Returning to the previous junction, I take that west turning, which bends north sooner than expected. There's a door in the west wall, behind which is a passage that probably connects to the initial crossroads. I check, and find that I'm right, but I also discover another door, behind which lurk more Goblins. They don't lurk for long. The room also contains spears and a treasure chest. In the chest are some money, a Potion of Fortune (part of which I take straight away, as my Luck is a bit low) and a foul-smelling package that I leave alone in case it turns out to be Goblins' Provisions. Talking of which, this is one place where I can eat. Not that I need to now (and if I'd gone north at the start, I'd be getting this opportunity - possibly the only one in the entire adventure - after fighting just four opponents, none of them with a Skill high enough to be much of a threat).
There are still two passages leading north that I have yet to investigate. I start with the easternmost of them, which slopes upwards and eventually turns west. A glowing figure drifts towards me, and asks why I'm here. I tell the Ghost the truth, and it says that Galthazzeth killed its mortal form, so it wants him dead too. It tells me of the touchstone that is the source of the wizard's power, which is hidden in a maze and guarded by what the Antmen call The Thing Too Horrible To Mention.
Continuing along the passage, I reach a chamber with a spiral staircase leading down, and a door going north. Heading down the stairs, I go through a door into a room containing two Antmen. They weren't expecting me, and don't get to use their acid spray before I attack them. Once they're dead, I help myself to the gems they own, and swap the Goblin spear for a Beetle-carapace shield. A second door leads south, but that'll just take me back towards the entrance, so I climb the stairs again.
The door I previously ignored leads into Galthazzeth's workshop, which is full of worker Antmen and assorted Zombies, possibly the men the Magician's Guild sent here before me. As I have that scroll, the text compels me to try using it, and the outcome is thoroughly random. Also unfavourable, so I merely fry a few of my own synapses and attract Galthazzeth's attention. His minions start to close in on me, but I see that the Antmen are wary, and attack them before they can get organised. They don't last long.
Galthazzeth prepares to cast a spell, but I throw a dagger at him, wounding him and breaking his concentration. We fight, and eventually he manages to focus for long enough to be able to fire a bolt of energy at me. I dodge the worst of it, though, and fight on. As I'm about to strike a killing blow, he teleports a short distance away. Pausing only to gulp down a dose of my Potion of Strength, I give chase.

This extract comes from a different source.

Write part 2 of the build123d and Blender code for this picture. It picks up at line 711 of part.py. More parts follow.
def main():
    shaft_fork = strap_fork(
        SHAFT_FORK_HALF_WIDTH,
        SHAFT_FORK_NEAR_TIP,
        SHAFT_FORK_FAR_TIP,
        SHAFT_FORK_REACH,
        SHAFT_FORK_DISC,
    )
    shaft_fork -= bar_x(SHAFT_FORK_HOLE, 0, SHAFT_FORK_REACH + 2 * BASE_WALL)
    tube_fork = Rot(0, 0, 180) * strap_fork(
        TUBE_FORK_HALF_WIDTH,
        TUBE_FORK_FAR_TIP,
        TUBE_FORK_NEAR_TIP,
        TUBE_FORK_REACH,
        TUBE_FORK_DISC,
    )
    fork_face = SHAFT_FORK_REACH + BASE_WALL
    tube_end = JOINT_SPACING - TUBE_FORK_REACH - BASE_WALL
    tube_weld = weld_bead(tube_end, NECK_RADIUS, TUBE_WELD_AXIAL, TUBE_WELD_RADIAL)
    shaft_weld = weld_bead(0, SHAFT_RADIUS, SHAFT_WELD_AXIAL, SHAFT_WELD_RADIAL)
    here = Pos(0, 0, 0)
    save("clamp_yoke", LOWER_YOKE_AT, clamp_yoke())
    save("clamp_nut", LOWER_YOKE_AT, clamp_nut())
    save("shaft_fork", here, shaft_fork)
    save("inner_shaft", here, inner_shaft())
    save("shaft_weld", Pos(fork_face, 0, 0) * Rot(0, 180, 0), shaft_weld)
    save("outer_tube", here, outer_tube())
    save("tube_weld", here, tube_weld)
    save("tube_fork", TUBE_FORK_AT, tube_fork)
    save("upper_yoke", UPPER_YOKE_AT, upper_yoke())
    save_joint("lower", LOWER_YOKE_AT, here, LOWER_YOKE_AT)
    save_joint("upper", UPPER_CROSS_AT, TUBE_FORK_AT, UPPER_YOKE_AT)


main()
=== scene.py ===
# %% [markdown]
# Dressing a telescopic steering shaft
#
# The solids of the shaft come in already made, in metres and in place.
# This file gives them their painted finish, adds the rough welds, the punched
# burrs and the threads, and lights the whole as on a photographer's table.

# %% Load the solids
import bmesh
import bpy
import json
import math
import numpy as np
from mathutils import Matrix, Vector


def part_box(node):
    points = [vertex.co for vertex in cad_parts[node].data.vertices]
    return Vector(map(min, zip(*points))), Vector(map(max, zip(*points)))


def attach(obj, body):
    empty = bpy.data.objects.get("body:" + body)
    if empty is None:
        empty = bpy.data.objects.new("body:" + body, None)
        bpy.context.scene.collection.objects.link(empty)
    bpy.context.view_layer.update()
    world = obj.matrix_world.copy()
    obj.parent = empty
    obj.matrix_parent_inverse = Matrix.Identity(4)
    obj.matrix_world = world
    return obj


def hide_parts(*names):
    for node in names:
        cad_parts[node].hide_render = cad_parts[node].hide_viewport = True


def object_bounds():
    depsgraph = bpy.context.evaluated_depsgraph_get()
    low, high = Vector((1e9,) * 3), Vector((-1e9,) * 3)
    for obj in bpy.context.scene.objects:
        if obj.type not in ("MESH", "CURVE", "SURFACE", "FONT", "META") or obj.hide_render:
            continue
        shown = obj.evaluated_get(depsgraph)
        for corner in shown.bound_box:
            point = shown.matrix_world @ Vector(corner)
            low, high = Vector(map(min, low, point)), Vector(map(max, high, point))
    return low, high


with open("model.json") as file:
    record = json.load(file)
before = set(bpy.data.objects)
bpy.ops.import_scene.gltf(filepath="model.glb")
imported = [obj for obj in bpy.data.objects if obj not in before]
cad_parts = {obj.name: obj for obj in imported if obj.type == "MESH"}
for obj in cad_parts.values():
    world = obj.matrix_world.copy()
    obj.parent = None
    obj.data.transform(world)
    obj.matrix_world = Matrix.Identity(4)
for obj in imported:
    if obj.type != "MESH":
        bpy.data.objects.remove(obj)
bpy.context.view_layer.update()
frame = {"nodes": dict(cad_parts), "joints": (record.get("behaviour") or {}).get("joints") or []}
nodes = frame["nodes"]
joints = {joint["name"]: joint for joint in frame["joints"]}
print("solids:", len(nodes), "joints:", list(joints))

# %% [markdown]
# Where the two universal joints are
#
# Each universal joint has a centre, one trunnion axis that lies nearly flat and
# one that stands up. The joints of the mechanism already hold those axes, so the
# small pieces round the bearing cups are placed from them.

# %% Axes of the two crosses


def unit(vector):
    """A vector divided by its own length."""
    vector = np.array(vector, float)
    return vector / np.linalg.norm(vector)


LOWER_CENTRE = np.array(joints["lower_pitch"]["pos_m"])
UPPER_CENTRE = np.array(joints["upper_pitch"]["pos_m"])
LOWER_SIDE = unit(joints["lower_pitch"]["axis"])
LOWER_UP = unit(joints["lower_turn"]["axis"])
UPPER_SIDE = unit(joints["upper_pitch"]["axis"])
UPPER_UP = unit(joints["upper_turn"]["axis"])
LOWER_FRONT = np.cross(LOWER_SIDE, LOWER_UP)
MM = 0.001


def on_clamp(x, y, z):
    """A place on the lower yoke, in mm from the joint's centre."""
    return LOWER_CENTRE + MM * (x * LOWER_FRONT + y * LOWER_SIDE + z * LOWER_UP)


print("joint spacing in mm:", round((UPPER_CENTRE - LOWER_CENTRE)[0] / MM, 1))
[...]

I almost catch up with him in a laboratory, but he sets his Clone Slime on me and limps off again. Clone Slime is a rubbish opponent. It has a low Skill, but after a few rounds of combat it spawns homunculi with even lower Skill scores, depleting its own Stamina to create them, and continuing to throw wave after wave of utterly inept fighters (seriously, at my Skill level they have zero odds of ever winning an Attack Round - the formless Slime would at least have a 1 in 1296 chance of doing some damage each round) at me until it exhausts itself. It's not even as if the later waves are any better fighters than the early ones - having the Slime learn as it goes along, making each successive batch of humanoids more of a threat, would add a slight edge to the battle, but as it is, this is just a drawn-out sequence of dice-rolling (well, button-clicking thanks to my Gamebook Manager) leading to a foregone conclusion.

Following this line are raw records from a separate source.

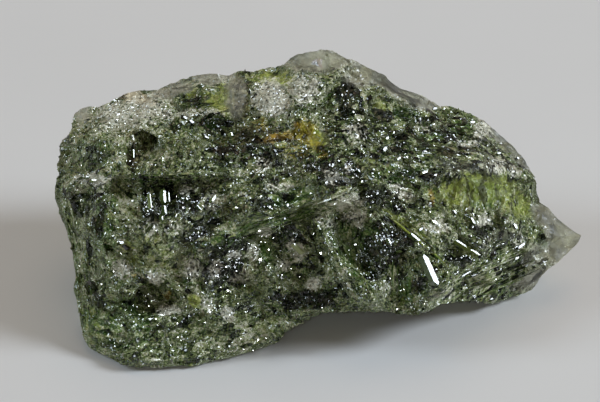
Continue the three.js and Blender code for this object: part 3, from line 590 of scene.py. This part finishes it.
def fine_copy(node):
    """The faceted solid's mesh as one closed skin with smaller triangles"""
    shape = bmesh.new()
    shape.from_mesh(node.data)
    bmesh.ops.remove_doubles(shape, verts=shape.verts, dist=1e-7)
    bmesh.ops.subdivide_edges(shape, edges=shape.edges, cuts=SURFACE_CUTS, use_grid_fill=True)
    bmesh.ops.triangulate(shape, faces=shape.faces)
    mesh = bpy.data.meshes.new("broken_surface")
    shape.to_mesh(mesh)
    shape.free()
    return mesh


def broken_surface(node):
    """The lump's skin with its fine relief. Its zones and the run of its cleavage are kept as attributes"""
    mesh = fine_copy(node)
    points = vertex_places(mesh)
    edges = np.zeros(len(mesh.edges) * 2, int)
    mesh.edges.foreach_get("vertices", edges)
    on_table = points[:, 2] < 1e-4
    points = eased(points, edges.reshape(-1, 2), on_table, EASING_ROUNDS)
    set_places(mesh, points)
    normals = vertex_normals(mesh)
    cover = zones(points, normals)
    number, frames, middle = crystals(points, normals)
    height, place = relief(points, cover, number, frames, middle)
    rim = smooth(0.05, 0.45, np.abs(normals @ VIEW_AHEAD))
    free = np.where(on_table, 0, smooth(0, FOOT_BAND, points[:, 2])) * (0.35 + 0.65 * rim)
    points = points + normals * (height * free)[:, None]
    low, high = (np.array(corner) / MM for corner in cad_box)
    points = np.clip(points, low, high)
    points[:, 2] = np.where(on_table, 0, np.maximum(points[:, 2], FOOT_CLEARANCE))
    set_places(mesh, points)
    for name, share in cover.items():
        set_values(mesh, name, share)
    set_values(mesh, "crystal_place", place)
    set_values(mesh, "run", frames[number][:, 0])

    # Where small crystals stand out of the break: not at the foot, on the rims or on clear glass
    facing = np.abs(normals @ VIEW_AHEAD)
    room = smooth(0.3, 0.8, points[:, 2]) * (1 - 0.95 * np.clip(cover["clear"] * 1.4, 0, 1))
    grainy = 0.8 * cover["frost"] + 0.5 * cover["pale"] - 0.6 * cover["dark"] - 0.4 * cover["layered"]
    rough = 0.25 + np.clip(grainy, -0.2, 1)
    set_values(mesh, "room", room * rough * smooth(0.1, 0.4, facing))
    fibrous = 0.25 + np.clip(cover["olive"] + 0.4 * cover["green"], 0, 1)
    set_values(mesh, "fibrous_room", room * fibrous * smooth(0.3, 0.6, facing))
    return mesh


# Materials

def linear(code):
    """A colour written as sRGB hex, as linear light"""
    parts = [int(code[i : i + 2], 16) / 255 for i in (1, 3, 5)]
    return [p / 12.92 if p <= 0.04045 else ((p + 0.055) / 1.055) ** 2.4 for p in parts] + [1.0]


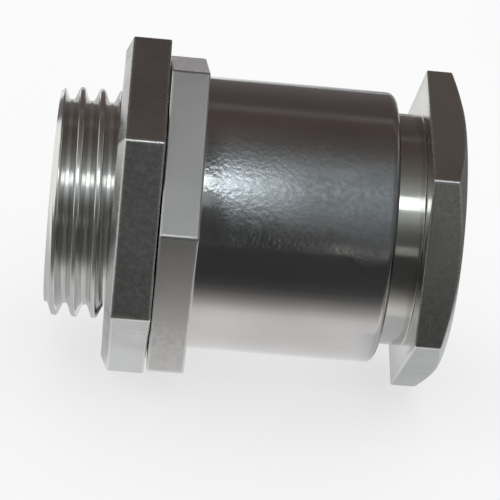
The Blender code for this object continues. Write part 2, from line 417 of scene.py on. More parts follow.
def angle_up(tree, apart):
    """Degrees up from the front, seen from the gland's axis."""
    height = calculated(tree, "SUBTRACT", apart["Z"], AXIS_HEIGHT * MM)
    front = calculated(tree, "MULTIPLY", apart["Y"], -1)
    angle = calculated(tree, "ARCTAN2", height, front)
    return calculated(tree, "MULTIPLY", angle, math.degrees(1))


def rubbed_and_sheen_band(tree, where, apart):
    """How far the plate is rubbed dull and carries the painted sheen, from nought to one."""
    ragged = ranged(tree, noise(tree, where, 280, 2), 0.3, 0.7, -BAND_RAGGED, BAND_RAGGED)
    angle = calculated(tree, "ADD", angle_up(tree, apart), ragged)
    at_start, past_start, at_end = BAND_BOTTOMS
    bottom = ranged(tree, apart["X"], *BAND_WIDENS_FROM, at_start, past_start)
    drop = ranged(tree, apart["X"], *BAND_DROPS_FROM, 0, past_start - at_end)
    up = calculated(tree, "ADD", calculated(tree, "SUBTRACT", angle, bottom), drop)
    above = ranged(tree, up, *BAND_BOTTOM_RIM, 0, 1)
    below = ranged(tree, angle, *BAND_TOP, 1, 0)
    start = x_at(COLLAR_FACES[1])
    on_barrel = ranged(tree, apart["X"], start, start + BAND_START_RIM, 0, 1)
    return calculated(tree, "MULTIPLY", calculated(tree, "MULTIPLY", above, below), on_barrel)


print("the rubbed band starts at", round(1000 * x_at(COLLAR_FACES[1]), 3), "mm")

# %% [markdown]
# ## The plating
#
# Nickel plating is a metal shader with a slightly warm grey. Three things keep it from
# looking like plastic chrome: its roughness comes and goes in soft patches where the plate
# is a little etched, it has very fine marks from the lathe, and its edges are brighter,
# partly where they are rubbed and partly as a painted highlight. Milled sides are more matt.
# The body alone has the rubbed band, which carries a painted sheen and turns into painted
# shade by the collar, and a pale, matt thread. One helper builds the shader, and each of
# the three platings is that helper with other values.

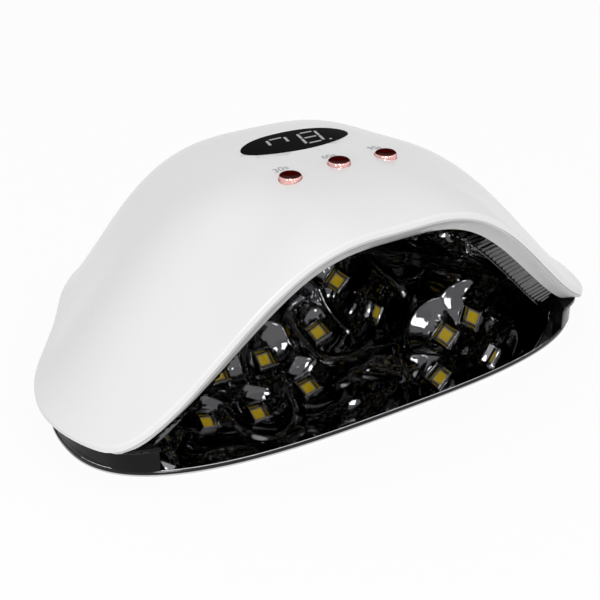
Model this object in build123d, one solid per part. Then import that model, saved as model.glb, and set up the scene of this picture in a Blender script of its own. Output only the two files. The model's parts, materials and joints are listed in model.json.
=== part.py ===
"""A desk-top UV lamp for curing nail gel and small resin parts: a bell-shaped shell over a mirror base."""

from build123d import *
import math
import os

# Overall form. The bell rises from a butterfly rim around (0, BELL_Y), and a swept front line cuts it off.
CROWN_TOP = 81.9
BELL_FOOT = 11.6
BELL_MARGIN = 1.05
RIM_BOTTOM = 12.2
BELL_Y = -27.7
RIM_MEAN = 112.1
RIM_FORE_AFT = -5.95
RIM_OVAL = -3.6
RIM_LOBES = 4.15
SHOULDER = 1.66
SHOULDER_REAR = 0.31
SHOULDER_OVAL = -0.148
FLARE = 0.775
FRONT_Y = -78.35
FRONT_SWEEP = 10.5
CORNER_POWER = 18

# Walls, and how far each lining lies inside the crown, measured square to it.
SHELL_WALL = 1.9
LIP_R = 0.9
PARTING_GAP = 0.35
BEZEL_INSET = 9.6
BEZEL_TAPER = 4.0
BEZEL_START = 0.8
BEZEL_DEPTH = 7.0
BEZEL_LAND = 2.0
TRIM_DEPTH = 7.2
TRIM_GAP = 0.3
ARCH_END = -9.0
FRAME_LEAD = 17.9
OPEN_FRONT = -60.0
TRIM_WALL = 1.6
RIBS = 96
RIB_DEPTH = 0.8
REFLECTOR_INSET = 15.0
REFLECTOR_CROWN_DROP = 5.0
REFLECTOR_WALL = 1.6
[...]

When the Slime is finally dead I set the lab ablaze (I'm not sure it's possible to keep from setting light to a mad scientist's laboratory as his defeat approaches) and then run after Galthazzeth again. He's in a cavern divided in two by a shallow gorge, with a river flowing through it. There's a rope bridge across the gorge, and the wizard is, predictably, trying to cut the ropes. He's not quite quick enough. As he sees me coming across the bridge, he flees once more. But, as I said, he's not quite quick enough. Nor fit to put up any fight, so I conclude our battle from earlier.
One of the items he has on him is a scroll. Remembering that the Ghost said he'd have a map of the maze (and that the last time I played this, the scroll was that map), I take a look at it. Still a map. It enables me to navigate to the power source, but before I can do anything to it, I meet The Thing Too Horrible To Mention, a kind of tentacled Giant Slug-cross-Zaphod Beeblebrox. It wounds me a few times, but I kill it and take the touchstone.

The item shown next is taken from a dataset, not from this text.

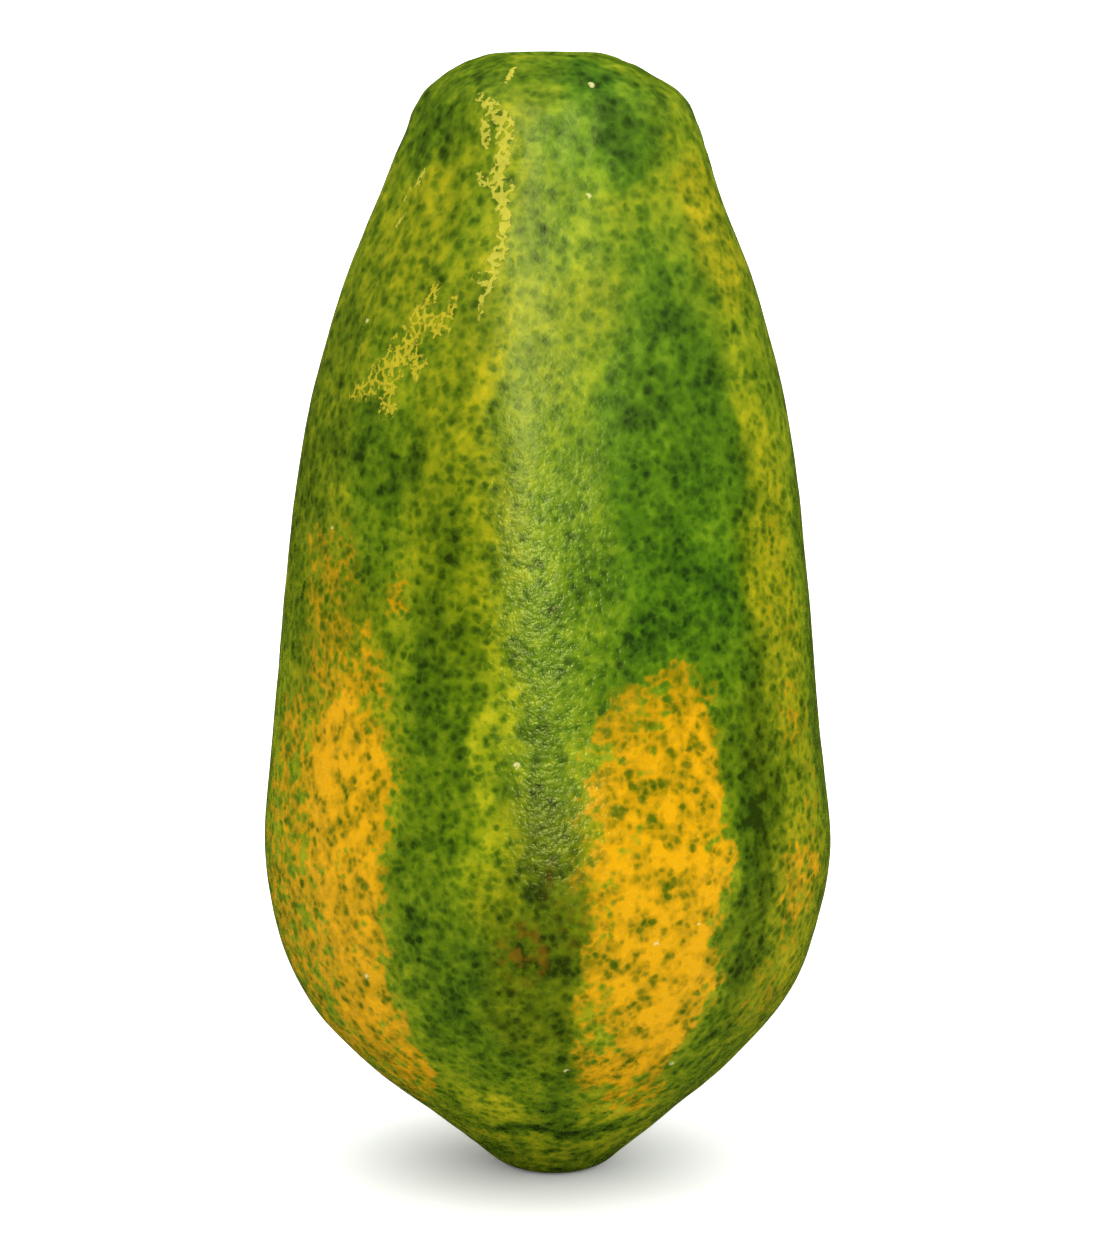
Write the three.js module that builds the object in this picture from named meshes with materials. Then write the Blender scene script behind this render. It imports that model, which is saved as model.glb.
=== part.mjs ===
// A whole papaya, standing on its blossom end. It is one solid: skin and flesh grew as one piece.
// Millimetres, +Z up. The origin is the middle of the small flat spot that the fruit rests on.
// The side in the photograph looks along -Y, and bearings are counted from it towards +X.
import * as THREE from "three";

// Driving dimensions
const HEIGHT = 250.8;
const WIDTH = 127;
const FLAT_RADIUS = 9.5;
const SCAR_RADIUS = 6.6;

// Half width of the fruit up its side, as [share of HEIGHT, share of WIDTH / 2].
// It runs from the flat spot over the cone of the blossom end, the belly and the neck to the stem end.
const FLANK = [
  [0.0055, 0.199],
  [0.02, 0.269],
  [0.06, 0.455],
  [0.115, 0.699],
  [0.17, 0.867],
  [0.23, 0.958],
  [0.3, 1.0],
  [0.42, 0.958],
  [0.56, 0.902],
  [0.688, 0.825],
  [0.798, 0.704],
  [0.877, 0.582],
  [0.927, 0.512],
  [0.962, 0.451],
  [0.982, 0.354],
  [0.993, 0.27],
];

// How far the fruit's axis leans towards +X, as [share of HEIGHT, millimetres].
const SWAY = [
  [0, 0],
  [0.15, -1.6],
  [0.35, -0.5],
  [0.65, -0.3],
  [0.85, 0.1],
  [0.95, 0.8],
  [1, -1],
];

// Five soft ridges run the length of the fruit, with flatter faces between them.
// These are their bearings in degrees at the belly and the neck. The last is the first again.
const RIDGES = [-86, -16, 64, 136, 206, 274];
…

Retracing my path through the maze is easy enough with the map, and I return to the Magicians' Guild to report my success. The wizard thanks me, and I'm unreasonably resentful about not getting any reward from him. Sure, I may not be able to 'eat, drink or spend pretty words', but thanks to those rules on consumption of Provisions, there's no way (except by cheating) that I can have polished off all the food he provided to aid me in my quest. And even if that gameplay bug didn't exist, leaving me out of food by now, and I'd somehow managed to miss every valuable item in Galthazzeth's domain, I still have both my right hand and my life, which is more than I could have hoped for if he hadn't picked me for the job. So the way the adventure ends with me cursing him and all his kind slightly sours the victory.
Rogue Mage is not as bad as I originally assumed it would be - indeed, it has many good points (such as the freedom of movement prior to encountering Galthazzeth, and a good reason for having my movements decided for me from then on). But there's still a fair bit wrong with it, even if its flaws aren't the things that put me off it back in 1986.